There simply isn’t that today, it’s a question of “you agree with me, or you don’t like me, it’s personal”. Sorry, but I do have to hang this on the liberal end of the society, “you don’t like abortion, you don’t like divorce, you don’t like homosexuality”, well then you don’t like me, you’re a hateful human being and you are to be confronted and beaten down. Frankly that’s usually the attitude of someone who knows there position is untenable, even just false, a political agenda not based in good faith and integrity. That is they are just being defensive. But let’s face it, who wants to stick there head up in that environment? Who wants to take a leadership position? Who wants to be the one taken to task because they say that yea, Jesus said I am the Way, the Truth and the Life. Not an opinion, or a puff claim, but I am God, I am the only way. Who wants to go to kids who have been way too indoctrinated with the secular world’s view and calmly and authoritatively say “yea, Jesus is God, He is the only way”.
I’m not one of those who gets too caught up “youth being served”. We certainly are responsible to raise our youth to understand duty and integrity. Today that concept is treated as an anachronism, from another era. Today we call our children “buddy” and treat them that way. We are not our children’s buddy, I have friends who I love and respect, but my children are my children. I am going to do things for my children and hold my children responsible in a way that I wouldn’t do with my friends. I want my children to understand they are far more then my buddy, they are my children. That is a relationship that is deeper and more profound then any friendship. We see that in the relationship between God the Father and God the Son. This relationship of trust, love, suffering is the most profound that we can look to. Being a buddy can be a superficial relationship, Father and Son is a relationship that knew the only way to remedy our relationship with God was to make the sacrifice for our sin that could only be made by the Son, Jesus, the only one who could redeem us. Friendships can go very deep, but God, in the relationship of the Trinity, could be the only one who could make such a profound action as the atonement. Our relationship with our heavenly Father goes so much further then friendship, even when that relationship is completely one-way, entirely of God’s making.

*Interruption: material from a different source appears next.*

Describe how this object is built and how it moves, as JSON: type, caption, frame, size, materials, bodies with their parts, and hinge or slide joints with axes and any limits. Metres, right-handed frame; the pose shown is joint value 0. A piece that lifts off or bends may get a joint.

No doubt God bears the slings and arrows, He endures, as His Son did on the Cross, the jeers and acrimony of man, really the outright open hostility of man and yet He continues to make a way to forgive us, pay for our sins and save us to life eternal in Him. Shouldn’t we take our cue from Him, the relationship that He maintains with us, His leadership, His responsibility so that we are saved? Can’t we stand up with integrity and courage and do what is right witnessing our faith to Him to those around us? Too often today our leaders, our pastors, even God is our buddy. Then we wonder why we feel the lack of leaders, of mentors, or people who will hold us accountable. Sometimes to be judgmental, but not to be abusive, to hold you accountable out of love, a genuine desire to see you do well, to succeed in life, to grow in Christian maturity. Why would anyone want that job, it’s difficult, it takes a lot of work, judgment, discernment and to do it in a way that is genuinely loving and when it could end up in rejection, animosity and hurt? That’s a high price to pay for what may end up as what we could see as a waste of time, failure on our part.
As I’m writing this, I’m getting an e-mail announcing that “youth are leaving the church in droves”. Hmmmm, wonder why? Is there anything in your church that someone who is kind of floundering around in life, that they would take seriously? What do we do as Christians, as a business person, as someone who has children or who can or should minister to the youth of their congregation? First off, suck it up. Get over your dignity, your pride, take a good hard look at yourself, is your general attitude about you? Or is it about serving God. PRAY – yea I know what a concept, what is God leading you to do? Jesus told us if we love Him we will obey Him. He told us to go and make disciples. He told us that the world would hate us, so do yourself, and everyone else, a big favor upfront and get over yourself. We have our mandate, we have direction and we’ve been warned, sure be careful out there, but get out there.
That doesn’t mean you act in an undignified manner, you don’t get goofy or try to “fit in”. Be yourself, ya, be vulnerable, be loving. Not enabling, not patronizing, but with the attitude toward the other person “hey I care for you, I want to get to know you better, no pressure, no pushiness, not even a sense of urgency, I just want to be there for you as a Christian man or woman.” Don’t expect anything right away, don’t expect to instantly fall together. Look for ways to serve, give advice with their best interests in mind. Let’s face it we all have our way, but what does that person really need. As a Christian “Servant Leadership” is almost cliche, but that’s what we do. We understand there will be mistakes, there will be sin, don’t over react, don’t get impatient, they’re not going to be any perfect then you are, or you were when you were their age, or in their position in the work world, or in the church. It might seem strange, you’re not in it to be a pal, you’re certainly not in it to enable, as much as possible to be Jesus to them, the Mentor/Savior. Jesus loved the unlovable, He loved in that agape, self sacrificing, the “suffering servant”, but He did call sin, sin. That’s what people want today, even though they may not know it and it’s what we all need. Jesus did it for the disciples. The disciples and Paul did it for those they were given to disciple, and we no less are called to serve in the same way. Those around us want it and need it, and we need to serve the Kingdom, “go therefore and make disciples.” “Well done, good and faithful servant.”